I get that, Loren. I used to like a certain band (not naming names), back when they were relatively unknown. The more their popularity increased, the less I seemed to like them. Some of us just seem to have an instinctive distrust of the tidal wave of popular opinion. I’m doing my best to shut out opinions about “Go set a watchman” right now. Soon I will have the book in my eager little hands – it’s waiting for me on the hold shelf.
I read an article online a while back, which argued that fans of TKMB should not read Go set a watchman. The author argued that there was no way the book could be better than TKMB, and that a reader’s memory of TKMB would be ruined by the new book. That’s just plain ridiculous, in my opinion. Even if “Go set a watchman” were inferior (and I’m not in the business of sitting in judgement upon books, and placing them in hierarchical order), so what? Does the experience of watching Shakespeare’s “Titus Andronicus “ (not one of my favourites) somehow mar my enjoyment of “A midsummer night’s dream” (which I love)? Not on your life! Oops – I think I went off on a tangent, responding to your comment!

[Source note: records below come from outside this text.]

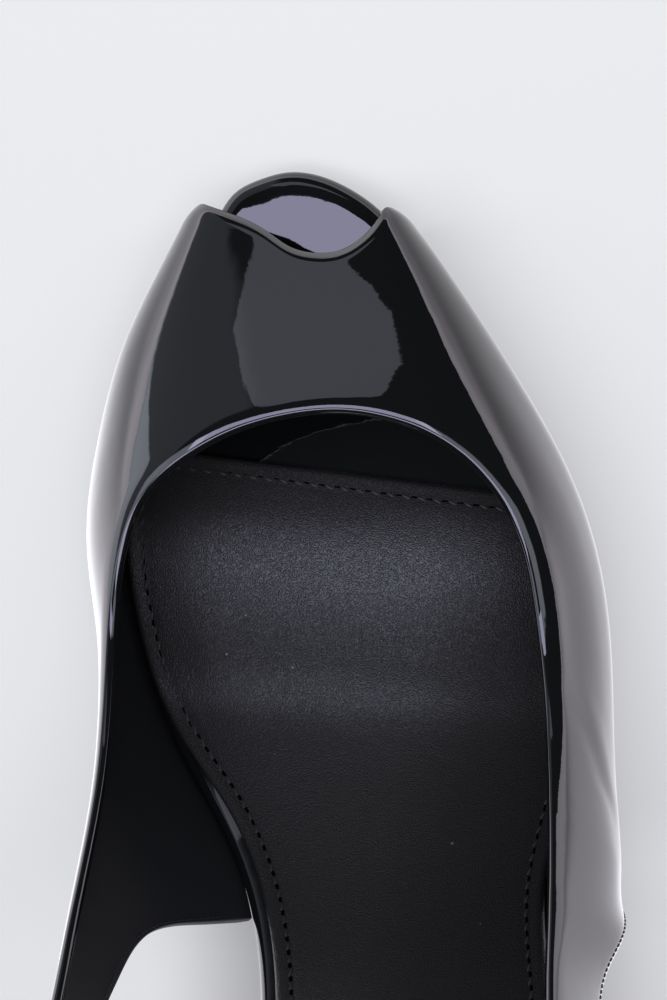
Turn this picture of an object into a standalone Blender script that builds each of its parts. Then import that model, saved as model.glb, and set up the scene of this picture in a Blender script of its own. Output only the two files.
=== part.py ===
"""A right-foot peep toe pump with a sling strap and a slender high heel.

Metres, +Z up, the toe towards +Y, the medial (big toe) side towards -X. The shoe stands on the tread at
its ball and on its heel tip, and the origin lies on the floor under the middle of its box.

The tables are patterns for one size, in millimetres. "back" runs from the toe towards the heel, "x"
from the medial side to the lateral side, and "up" is the height above the foot bed.
"""

import math

import bpy
import numpy as np

# The sizes of this shoe, and those that the patterns are drawn for
SHOE_LENGTH = 215.0
BALL_WIDTH = 81.0
THROAT_HEIGHT = 29.5
HEEL_RISE = 92.0
PATTERN_LENGTH = 215.0
PATTERN_BALL_WIDTH = 81.0
PATTERN_THROAT_HEIGHT = 29.5
PATTERN_HEEL_RISE = 92.0

MILLIMETRE = 0.001
GAP = 0.3
FACET_ALLOWANCE = 0.2
TOE_TO_ORIGIN = 106.6
MIDDLE_X = -0.5

WALL = 1.6
INSOLE_THICKNESS = 4.5
SOCK_THICKNESS = 1.8
SOLE_BASE_DEPTH = 7.95
WAIST_BASE_DEPTH = 7.0
TREAD_BACK = 78.0
WAIST_BACK = 103.0
LIP_RADIUS = 4.0
RIM_RADIUS = 1.8
LIP_ENDS = (8.0, 40.0)
INSOLE_BASE_INSET = 0.25
HEEL_TIP_HEIGHT = 6.0
SLOPE_STEP = 0.5

# The foot bed seen from the side: toe spring, flat ball, arch and heel seat
BALL_BACK = 60.0
BALL_LEVEL = 7.8
BED = {
    "back": (0, 15, 30, 45, 60, 75, 90, 105, 120, 140, 160, 180, 200, 215),
    "height": (9.7, 8.9, 8.1, 7.8, 7.8, 7.9, 9.3, 15.0, 25.5, 44.5, 64.5, 82.0, 94.0, 100.0),
}

# The last, one row for each section across it, from the edge of the sole over the top
LAST_COLUMNS = (
    "back", "feather_m", "side_m", "side_m_up", "shoulder_m", "shoulder_m_up", "top_x", "top_up",
    "shoulder_l", "shoulder_l_up", "side_l", "side_l_up", "feather_l",
)
LAST = (
    (0, -16.2, -17.8, 4.5, -14.8, 11.2, -3.0, 13.4, 8.6, 10.2, 9.0, 4.5, 8.2),
    (12, -24.2, -25.9, 4.5, -20.9, 13.3, -2.4, 16.5, 14.2, 12.4, 16.5, 4.5, 15.5),
    (25, -32.2, -34.0, 5.0, -26.2, 17.4, -2.2, 21.6, 19.2, 16.8, 23.8, 5.0, 22.6),
    (40, -38.0, -39.7, 6.0, -29.8, 22.6, -1.4, 28.8, 24.2, 22.4, 31.5, 6.0, 30.1),
    (57, -41.4, -43.1, 8.0, -33.2, 25.0, -1.0, 33.5, 28.8, 25.6, 38.4, 8.0, 36.5),
    (75, -40.5, -41.6, 11.5, -37.5, 25.5, 0.0, 37.0, 33.0, 24.0, 41.3, 9.5, 39.4),
    (95, -34.6, -39.0, 17.0, -39.4, 31.0, 0.0, 43.0, 33.6, 26.5, 40.9, 13.0, 38.2),
    (115, -24.0, -35.8, 20.5, -41.2, 37.5, 0.0, 50.0, 33.5, 32.5, 41.7, 14.5, 33.0),
    (135, -19.0, -38.4, 23.0, -42.8, 39.0, 0.0, 55.0, 33.2, 34.0, 42.6, 13.5, 28.0),
)

# The top line, from the back of the strap along the medial side, round the throat and back
POINT_COLUMNS = ("x", "back", "height")
TOP_LINE = (
    (0.0, 214.0, 149.0),
    (-17.0, 209.0, 147.5),
    (-31.0, 195.0, 139.5),
    (-39.0, 176.0, 122.5),
    (-42.8, 155.0, 100.0),
    (-43.2, 139.0, 83.0),
    (-41.9, 125.3, 69.5),
    (-40.6, 110.0, 55.0),
    (-39.4, 97.0, 43.5),
    (-38.2, 83.0, 35.0),
    (-36.6, 69.0, 31.5),
    (-33.5, 59.3, 31.5),
    (-29.2, 52.0, 32.5),
    (-22.2, 46.4, 34.5),
    (-12.8, 42.2, 36.5),
    (-4.2, 40.6, 37.4),
    (4.0, 40.6, 37.6),
    (12.4, 42.6, 37.4),
    (19.8, 46.2, 36.3),
    (25.7, 51.4, 34.8),
    (29.7, 58.0, 33.0),
    (32.0, 65.7, 31.8),
    (32.9, 76.0, 31.6),
    (33.5, 89.0, 34.2),
    (33.5, 104.0, 43.8),
    (33.4, 118.0, 56.5),
    (33.4, 131.0, 69.0),
    (33.9, 148.0, 87.5),
    (33.8, 168.0, 111.0),
    (29.5, 190.0, 134.5),
    (16.5, 208.5, 147.2),
)

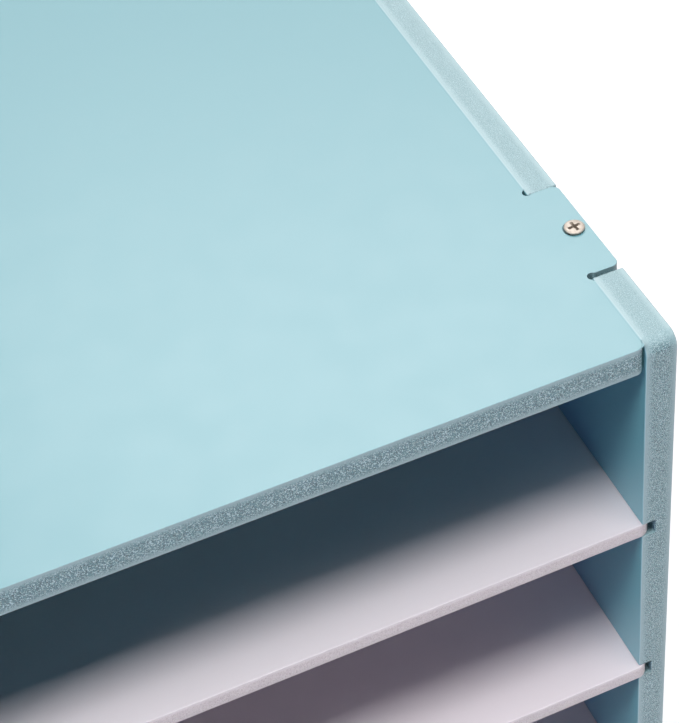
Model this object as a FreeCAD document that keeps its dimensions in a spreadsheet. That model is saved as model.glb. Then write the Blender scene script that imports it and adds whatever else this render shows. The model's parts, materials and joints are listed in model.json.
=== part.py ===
import FreeCAD, Part
import Sketcher
import os

# Mail sorter: a case of painted boards with two columns of open compartments.
# The shelves lie loose in grooves that are open at the front, and pull out.
# Front is -Y and up is +Z. The origin is on the desk, under the middle of the case.

# Sizes in millimetres, apart from the number of tiers and the turn of the screw heads
SIZES = {
    # Case
    "tiers": 6,
    "slot_width": 236.5,
    "slot_height": 60.2,
    "case_depth": 300,
    "side_thickness": 9,
    "panel_thickness": 9,
    "divider_thickness": 9,
    "shelf_thickness": 5,
    "back_thickness": 5,
    "side_corner_radius": 4,
    "panel_corner_radius": 2.6,
    "arris_radius": 0.35,
    "panel_arris_radius": 0.2,
    # Tabs of the top and bottom panels, in notches of the sides
    "notch_inset": 48.35,
    "notch_length": 38,
    "notch_arris_radius": 0.5,
    "tab_play": 1.5,
    "tab_shift": 0.7,
    "tab_corner_radius": 2,
    "relief_radius": 1.4,
    "relief_across": 0.45,
    "relief_along": 0.95,
    "panel_end_gap": 0.05,
    "panel_setback": 0.1,
    # Grooves and housings
    "side_groove_depth": 4.2,
    "divider_groove_depth": 3,
    "groove_play": 0.3,
    "housing_depth": 3,
    "housing_play": 0.2,
    "back_inset": 8,
    "back_edge_gap": 0.4,
    # Shelves
    "side_reach": 3,
    "divider_reach": 2.2,
    "shelf_corner_radius": 3.4,
    "shelf_arris_radius": 0.4,
    "shelf_back_gap": 1,
    "shelf_recess": 0.1,
    "shelf_pull": 0.85,
    # Screws
    "screw_length": 25,
    "tip_length": 3,
    "shank_diameter": 3,
    "head_diameter": 5.7,
    "head_proud": 0.6,
    "head_rim": 0.35,
    "head_edge_radius": 0.15,
    "recess_span": 3.6,
    "recess_width": 0.8,
    "recess_depth": 1.1,
    "recess_turn": 7,
    "screw_edge_inset": 4.2,
    "screw_play": 0.1,
    "sink_play": 0.22,
    # Rubber feet
    "foot_diameter": 12,
    "foot_height": 2.5,
    "foot_edge_radius": 0.8,
    "foot_inset": 22,
}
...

That’s hilarious, Andrea! Throws me back to those days of high school English class, and the dramatic structure diagram we all had to learn, and all that weirdly precise terminology, lined up in order like bowling pins: exposition, rising action, climax, falling action, denouement. Sigh! Like you were learning the parts of an engine…
I like what you said about the experience of reading “To kill a mockingbird” being different for you when you read it again as an adult. I’m going to quote you the next time someone tells me they never read the same book twice.
Quote away. It’s amazing how a different perspective brings to life new aspects especially in one’s reading. There are lots of books that I have reread over my (long)reading career and each time it has been a new adventure.